10. The touch display panel as recited in claim 2, wherein the sensing electrodes, the driving electrodes and the signal wires are composed of a layout circuit located at the light-blocking matrix layer.

11. The touch display panel as recited in claim 10, wherein the shape of the layout circuit includes an opening, a toothed shape, a lightning shape, a polygonal shape, a closed contour or their any combination, or occupies the all range of the light-blocking matrix layer.

12. The touch display panel as recited in claim 10, wherein the pattern of the layout circuit includes a closed contour, an open curve, a net structure, a branched structure or their any combination.

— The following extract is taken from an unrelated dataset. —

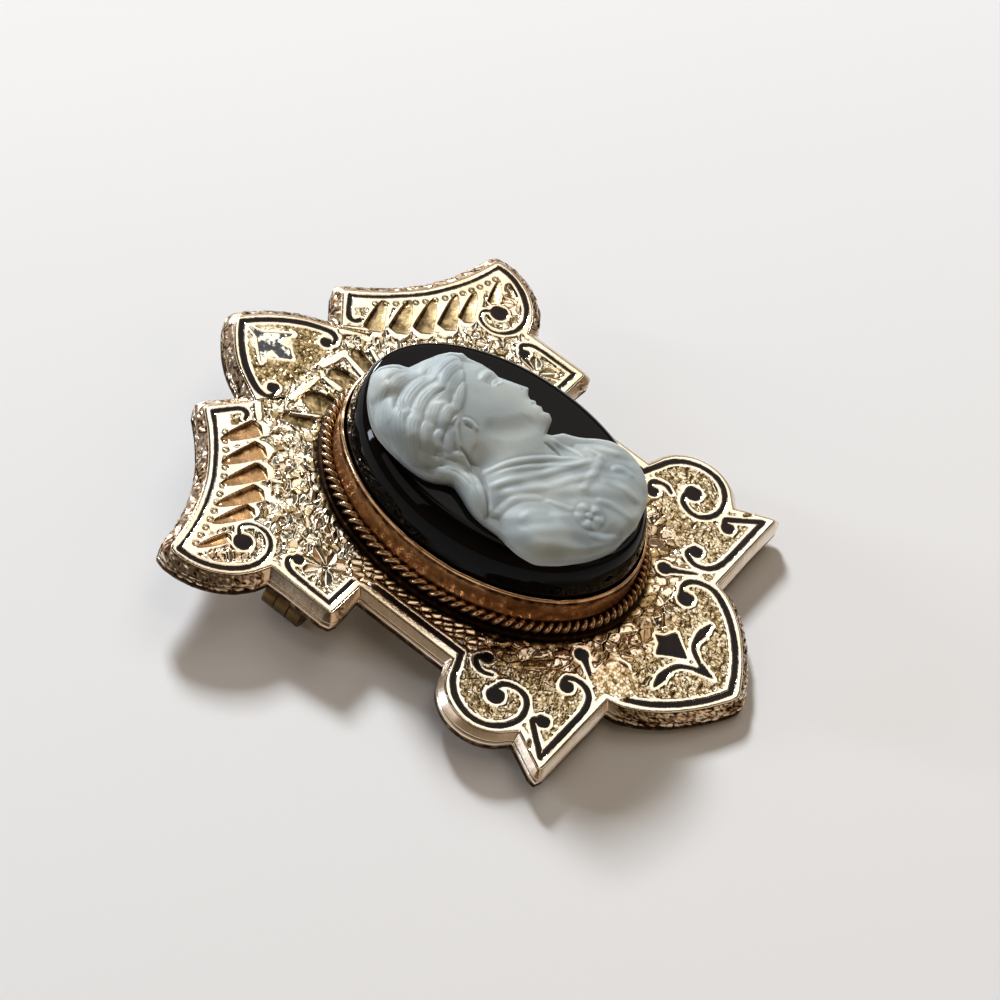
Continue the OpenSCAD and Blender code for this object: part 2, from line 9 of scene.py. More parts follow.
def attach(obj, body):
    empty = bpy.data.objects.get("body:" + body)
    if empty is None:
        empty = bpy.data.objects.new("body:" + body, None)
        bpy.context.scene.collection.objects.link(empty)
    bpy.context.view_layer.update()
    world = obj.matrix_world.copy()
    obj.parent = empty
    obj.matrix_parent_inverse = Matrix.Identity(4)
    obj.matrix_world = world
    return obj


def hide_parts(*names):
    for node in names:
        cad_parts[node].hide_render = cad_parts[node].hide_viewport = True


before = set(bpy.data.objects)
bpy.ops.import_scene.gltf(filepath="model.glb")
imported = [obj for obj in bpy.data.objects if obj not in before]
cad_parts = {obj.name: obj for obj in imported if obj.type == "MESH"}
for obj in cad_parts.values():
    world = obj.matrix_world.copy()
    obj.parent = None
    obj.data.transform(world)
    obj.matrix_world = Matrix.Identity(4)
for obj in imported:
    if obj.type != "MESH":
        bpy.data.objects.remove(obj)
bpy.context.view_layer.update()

# Sizes in millimetres, in the plate's own frame: its top face at height 0, its middle at 0, 0, and the bust's head
# up.
MM = 0.001
# The plate: thickness, reach of its flared edge, width of the back's rim, and heights of the back and its recess.
BODY_H = 1.4
FLARE_W = 0.65
BACK_RIM = 0.6
BACK_Z = -BODY_H
RECESS_Z = -1.15
# The enamel: width of its lines, and half width of the dots at their ends.
ENAMEL_W = 0.38
EYE_R = 0.5
# The stone: half width and half length at its girdle and at its flat top, height of its top, its foot and the bust's
# foot on it.
GIRDLE = (7.8, 10.45)
TABLE = (6.4, 9.7)
TABLE_Z = 5.6
STONE_FOOT = 0.06
LAYER_Z = TABLE_Z + 0.03
# The setting, outwards from the girdle: edge of the step, inside of the collar, middle of the rope, and its height.
STEP_OUT = 1.246
WALL_IN = 0.06
ROPE_OUT = 0.79
ROPE_Z = 0.78
# Behind: the pin's height up the plate and off it, and the places of the hinge and of the catch with its width.
PIN_Y = 4.8
PIN_Z = -2.75
HINGE_X = -13.2
CATCH_X = 11.6
CATCH_W = 2.2

# The brooch lies on its hinge and on the lower edge of its bottom lobe, so the plate leans by this much.
LEAN = math.radians(5.45686)
SHIFT_Y = -0.220521
LIFT = 3.36086
LAY = Matrix.Translation((0, SHIFT_Y * MM, LIFT * MM)) @ Matrix.Rotation(LEAN, 4, "X") @ Matrix.Scale(MM, 4)

# Spacing of the chased grid, length of a step round the outline, and the line where the plate's two parts meet.
GRID = 0.065
OUTLINE_STEP = 0.13
SEAM = -2.0
# How far from the outline and from the enamel a place can lie and still be measured.
EDGE_REACH = 2.0
ENAMEL_REACH = 1.6
# Straight parts that stand for a bent line.
BEND_PARTS = 12


def smooth(low, high, value):
    """An even rise from 0 at low to 1 at high, rounded at both ends."""
    t = np.clip((value - low) / (high - low), 0, 1)
    return t * t * (3 - 2 * t)


def mix(first, second, share):
    return first * (1 - share) + second * share


def curve_at(a, b, c, d, t):
    """The place a share t of the way from b to c, on a smooth curve that comes from a and goes on to d."""
    return (2 * b + (c - a) * t + (2 * a - 5 * b + 4 * c - d) * t * t + (3 * b - a - 3 * c + d) * t ** 3) / 2


def spline(points, steps):
    """A smooth curve through given points, with a number of steps between each pair."""
    p = np.array(points, float)
    rows = []
    for i in range(len(p) - 1):
        a, b, c, d = p[max(i - 1, 0)], p[i], p[i + 1], p[min(i + 2, len(p) - 1)]
        rows += [curve_at(a, b, c, d, k / steps) for k in range(steps)]
    rows.append(p[-1])
    return np.array(rows)


def arc(centre, radius, start, end, steps):
    """An arc round a centre, from one angle in degrees to another."""
    turn = np.radians(np.linspace(start, end, steps + 1))
    return np.stack([centre[0] + radius * np.cos(turn), centre[1] + radius * np.sin(turn)], 1)


# The plate's outline, right half from the upper point down: share of the flare, whether it runs smooth, and points.
# A third number at a point is the size of that corner's rounding.
RUNS = [
    (1, True, [(0, 20.5, 0.6), (1.25, 19.6), (2.25, 18.7), (3.15, 17.6), (3.85, 16.35)]),
    (1, False, [(4.5, 15.2), (5.6, 16.0), (7.25, 17.2, 0.4)]),
    (1, True, spline([(8.5, 15.85), (9.9, 14.6), (11.6, 13.42), (13.6, 12.5), (15.6, 11.9)], 2)),
    (1, False, [(17.45, 11.55, 0.4)]),
    (1, True, spline([(17.4, 10.4), (17.15, 9.4), (16.65, 8.4), (15.85, 7.45), (14.9, 6.8)], 2)),
    (0.9, False, [(13.8, 6.35)]),
    (0.8, False, [(13.85, 4.6), (13.88, 1.6, 0.25)]),
    (0.55, False, [(10.95, 1.6), (10.95, -2), (10.95, -5.75)]),
    (0.55, True, arc((11.08, -8.9), 2.97, 68, -56, 10)),
    (0.55, False, [(12.25, -11.8), (13.68, -14.38, 0.35), (10, -14.38)]),
    (0.6, False, [(8.2, -14.39), (6.3, -14.4)]),
    (0.75, True, spline([(6.0, -15.4), (5.3, -16.5), (4.3, -17.6), (3.2, -18.5), (2.1, -19.25), (1.2, -19.75)], 2)),
    (0.75, False, [(0, -20.4, 0.6)]),
]


def mitre(points, push):
    """Each point moved out, square to its two sides, by its own push. The loop runs round to the left."""
    before = points - np.roll(points, 1, 0)
    after = np.roll(points, -1, 0) - points
    out = []
    for v in (before, after):
        v = v / np.linalg.norm(v, axis=1)[:, None]
        out.append(np.stack([v[:, 1], -v[:, 0]], 1))
    both = np.maximum(1 + (out[0] * out[1]).sum(1), 0.45)
    return points + (out[0] + out[1]) * (push / both)[:, None]


def rounded(points, sizes):
    """Three points at each rounded corner."""
    rows = []
    for i, c in enumerate(points):
        if sizes[i] > 0:
            a, b = points[i - 1], points[(i + 1) % len(points)]
            a = c + (a - c) / np.linalg.norm(a - c) * sizes[i]
            b = c + (b - c) / np.linalg.norm(b - c) * sizes[i]
            rows += [a, (a + 2 * c + b) / 4, b]
        else:
            rows.append(c)
    return np.array(rows)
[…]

13. The touch display panel as recited in claim 1, wherein the light-blocking matrix layer is disposed on another surface of the substrate.

14. The touch display panel as recited in claim 1, wherein the light-blocking matrix layer is disposed on the surface of the substrate.

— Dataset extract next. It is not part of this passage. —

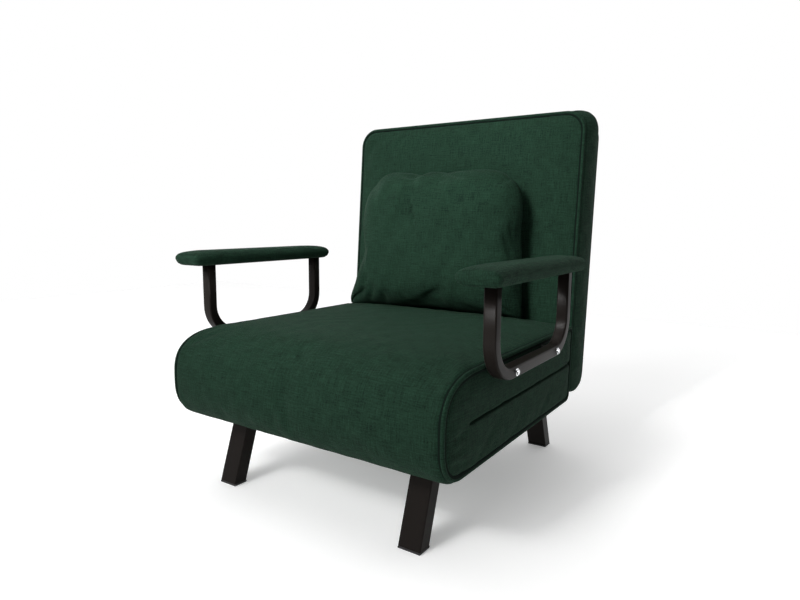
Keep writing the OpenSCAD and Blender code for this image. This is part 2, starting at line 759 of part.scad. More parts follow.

15. The touch display panel as recited in claim 1, further comprising:

a display panel disposed on a light input side of the substrate, wherein the light-blocking matrix layer is disposed within the display panel.

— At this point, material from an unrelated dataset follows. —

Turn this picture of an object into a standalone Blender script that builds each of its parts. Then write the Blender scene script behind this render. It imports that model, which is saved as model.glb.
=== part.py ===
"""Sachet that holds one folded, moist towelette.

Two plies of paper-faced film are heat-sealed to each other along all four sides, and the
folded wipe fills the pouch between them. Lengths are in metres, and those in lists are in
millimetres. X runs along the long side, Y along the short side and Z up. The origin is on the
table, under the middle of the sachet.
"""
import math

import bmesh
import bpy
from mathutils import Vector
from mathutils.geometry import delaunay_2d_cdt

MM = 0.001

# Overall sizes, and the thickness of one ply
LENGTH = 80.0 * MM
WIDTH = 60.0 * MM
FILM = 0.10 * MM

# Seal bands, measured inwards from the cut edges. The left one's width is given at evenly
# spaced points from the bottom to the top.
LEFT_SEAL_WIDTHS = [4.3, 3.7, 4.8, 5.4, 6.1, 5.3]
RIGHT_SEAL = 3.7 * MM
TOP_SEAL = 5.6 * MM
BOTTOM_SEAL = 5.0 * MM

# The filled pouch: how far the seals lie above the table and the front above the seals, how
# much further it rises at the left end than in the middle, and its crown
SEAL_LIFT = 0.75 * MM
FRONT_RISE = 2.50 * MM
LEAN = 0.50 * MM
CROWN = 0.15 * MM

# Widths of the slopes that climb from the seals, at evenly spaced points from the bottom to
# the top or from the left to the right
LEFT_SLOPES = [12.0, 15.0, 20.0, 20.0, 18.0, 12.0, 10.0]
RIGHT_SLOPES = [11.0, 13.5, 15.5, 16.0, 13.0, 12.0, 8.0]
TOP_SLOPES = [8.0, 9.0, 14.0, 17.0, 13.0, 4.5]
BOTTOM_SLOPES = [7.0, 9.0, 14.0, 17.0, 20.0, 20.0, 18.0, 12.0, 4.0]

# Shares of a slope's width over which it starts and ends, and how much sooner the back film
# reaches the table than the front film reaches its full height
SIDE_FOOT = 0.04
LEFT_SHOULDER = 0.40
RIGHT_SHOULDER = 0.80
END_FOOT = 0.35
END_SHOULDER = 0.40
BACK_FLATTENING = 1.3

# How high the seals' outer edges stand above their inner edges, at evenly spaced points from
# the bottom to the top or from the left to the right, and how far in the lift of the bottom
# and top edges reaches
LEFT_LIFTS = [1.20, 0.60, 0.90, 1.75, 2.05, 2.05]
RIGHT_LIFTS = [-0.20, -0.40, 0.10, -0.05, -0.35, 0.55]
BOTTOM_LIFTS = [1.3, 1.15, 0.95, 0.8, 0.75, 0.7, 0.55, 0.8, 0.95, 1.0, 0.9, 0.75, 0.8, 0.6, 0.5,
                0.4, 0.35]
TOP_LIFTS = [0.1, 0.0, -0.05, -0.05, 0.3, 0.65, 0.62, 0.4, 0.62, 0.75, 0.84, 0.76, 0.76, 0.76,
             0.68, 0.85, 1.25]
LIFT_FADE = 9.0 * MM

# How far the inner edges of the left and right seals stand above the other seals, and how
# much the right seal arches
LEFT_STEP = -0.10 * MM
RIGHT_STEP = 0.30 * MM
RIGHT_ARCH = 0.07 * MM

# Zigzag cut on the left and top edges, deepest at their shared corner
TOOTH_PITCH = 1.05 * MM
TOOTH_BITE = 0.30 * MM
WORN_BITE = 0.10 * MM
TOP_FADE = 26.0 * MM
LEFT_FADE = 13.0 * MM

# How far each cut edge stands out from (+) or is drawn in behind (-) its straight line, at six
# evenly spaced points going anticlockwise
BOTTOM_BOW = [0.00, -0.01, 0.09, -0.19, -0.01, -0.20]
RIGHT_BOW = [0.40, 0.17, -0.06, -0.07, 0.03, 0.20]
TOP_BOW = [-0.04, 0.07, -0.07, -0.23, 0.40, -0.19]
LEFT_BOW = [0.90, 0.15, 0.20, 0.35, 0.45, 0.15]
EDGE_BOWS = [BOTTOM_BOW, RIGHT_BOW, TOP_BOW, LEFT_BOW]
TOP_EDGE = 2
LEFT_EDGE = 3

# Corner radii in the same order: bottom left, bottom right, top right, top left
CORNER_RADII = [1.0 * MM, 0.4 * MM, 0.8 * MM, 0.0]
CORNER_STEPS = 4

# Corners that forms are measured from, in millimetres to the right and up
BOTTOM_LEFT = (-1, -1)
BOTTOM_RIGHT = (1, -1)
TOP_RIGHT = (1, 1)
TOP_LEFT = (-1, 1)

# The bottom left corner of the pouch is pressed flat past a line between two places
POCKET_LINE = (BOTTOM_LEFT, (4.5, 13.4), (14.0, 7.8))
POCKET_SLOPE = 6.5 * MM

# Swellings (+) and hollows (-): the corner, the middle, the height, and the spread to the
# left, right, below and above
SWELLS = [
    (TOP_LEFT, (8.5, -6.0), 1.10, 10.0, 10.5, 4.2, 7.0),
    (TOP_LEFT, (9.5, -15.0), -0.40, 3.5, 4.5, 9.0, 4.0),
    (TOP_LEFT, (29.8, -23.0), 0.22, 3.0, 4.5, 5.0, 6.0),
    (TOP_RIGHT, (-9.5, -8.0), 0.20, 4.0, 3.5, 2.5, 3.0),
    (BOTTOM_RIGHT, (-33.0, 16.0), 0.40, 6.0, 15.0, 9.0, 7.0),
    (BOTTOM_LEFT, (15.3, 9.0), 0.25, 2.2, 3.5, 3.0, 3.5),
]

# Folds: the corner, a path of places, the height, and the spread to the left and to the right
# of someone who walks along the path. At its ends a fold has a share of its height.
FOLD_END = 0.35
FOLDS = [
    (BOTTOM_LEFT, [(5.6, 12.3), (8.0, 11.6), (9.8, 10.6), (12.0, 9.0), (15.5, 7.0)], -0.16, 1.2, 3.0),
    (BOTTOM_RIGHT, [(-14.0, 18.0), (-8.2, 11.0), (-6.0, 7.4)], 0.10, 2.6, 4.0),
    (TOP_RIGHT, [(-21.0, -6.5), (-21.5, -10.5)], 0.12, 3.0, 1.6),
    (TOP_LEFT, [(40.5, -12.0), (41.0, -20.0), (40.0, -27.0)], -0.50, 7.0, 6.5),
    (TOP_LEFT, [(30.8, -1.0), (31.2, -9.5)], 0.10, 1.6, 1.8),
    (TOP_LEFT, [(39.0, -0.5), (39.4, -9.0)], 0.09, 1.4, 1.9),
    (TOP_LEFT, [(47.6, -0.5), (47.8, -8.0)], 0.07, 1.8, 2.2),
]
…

16. A touch display apparatus, comprising:

a touch display panel as recited in claim 1;

a backlight module disposed on a side of the touch display panel; and

at least a control unit electrically connected to the sensing circuit.

17. A touch display panel, comprising:

a substrate;

a light-blocking matrix layer; and

a sensing circuit forming a single-layer structure on a surface of the substrate, wherein the sensing circuit includes a plurality of sensing electrodes,

wherein the sensing electrode includes a plurality of connecting wires,

wherein at least one node is formed by connecting three of the connecting wires.

18. The touch display panel as recited in claim 17, wherein any two included angles formed by the three connecting wires are different.

19. The touch display panel as recited in claim 17, wherein the plurality of connecting wires includes a broken wire between two adjacent nodes.